Passing a stream to Flow.from_enumerable is not behaving as expected
frekw opened this issue · 4 comments
Hi!
This might be me misunderstanding how this is supposed to work, but given the following quote from the docs:
The difference between max_demand and min_demand works as the batch size when the producer is full. If the producer has fewer events than requested by consumers, it usually sends the remaining events available.
My intuitive understanding was that the following example would start to process the events as soon as they're available. What I'm seeing is that Flow.from_enumerable/2
seems to buffer until it has max_demand
events available to send downstream until processing starts. Which would mean that if events are coming in slowly, it might take a very long time for the pipeline to start executing.
Setting max_demand: 1
starts the downstream phases immediately, but if I understand the docs correctly this change shouldn't be necessary since demand as well as data is available for processing. Is this a bug or am I missing something important?

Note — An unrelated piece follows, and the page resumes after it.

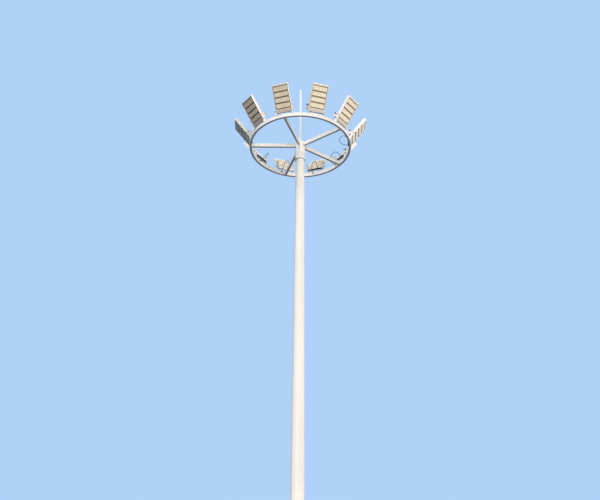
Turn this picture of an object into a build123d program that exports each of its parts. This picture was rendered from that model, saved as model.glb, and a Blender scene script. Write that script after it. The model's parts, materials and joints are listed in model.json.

A full example can be found here: https://github.com/frekw/flow-example
defmodule Example.Queue do
def start_link(limit) do
BlockingQueue.start_link(limit, name: __MODULE__)
end
def push(x) do
BlockingQueue.push(__MODULE__, x)
end
def to_stream() do
BlockingQueue.pop_stream(__MODULE__)
end
end
defmodule Example.Producer do
require Logger
use GenServer
def start_link(opts \\ []) do
GenServer.start_link(__MODULE__, 0, opts)
end
def init(state) do
loop()
{:ok, state}
end
defp loop do
Process.send_after(self(), :loop, 10)
end
def handle_info(:loop, state) do
Logger.info("pushing: #{state}")
Example.Queue.push("message-#{state}")
loop()
{:noreply, state + 1}
end
end
defmodule Example.Pipeline do
require Logger
def start_link() do
Logger.info("Starting pipeline")
Example.Queue.to_stream()
# This seems to work as I would expect.
# |> Flow.from_enumerable(max_demand: 1)
# This wait for an initial 1000 messages before
# Flow.each starts running.
|> Flow.from_enumerable(min_demand: 1)
|> Flow.each(fn x -> Logger.info("handled: #{x}") end)
|> Flow.start_link()
end
end
defmodule Example do
use Application
def start(_type, _args) do
import Supervisor.Spec
children = [
worker(Example.Queue, [:infinity]),
worker(Example.Producer, []),
worker(Example.Pipeline, []),
]
Supervisor.start_link(children, strategy: :rest_for_one)
end
end
I will clarify the docs. The issue is that with streams, it is impossible to know if an item is taking long to be computed or it is because the next item is not available. That's precisely why we created GenStage. If you have a stateful enumerable, then it simply won't play well with GenStage. The advice is to write it using GenStage instead.
Ok, I'll try implementing it as a GenStage producer instead. Thank you for your help!
Does this go for [producer_stage1, producer_stage2] |> GenStage.stream |> Flow.from_enumerable
, too, where producer_stage1
and producer_stage2
are both GenStage
producers?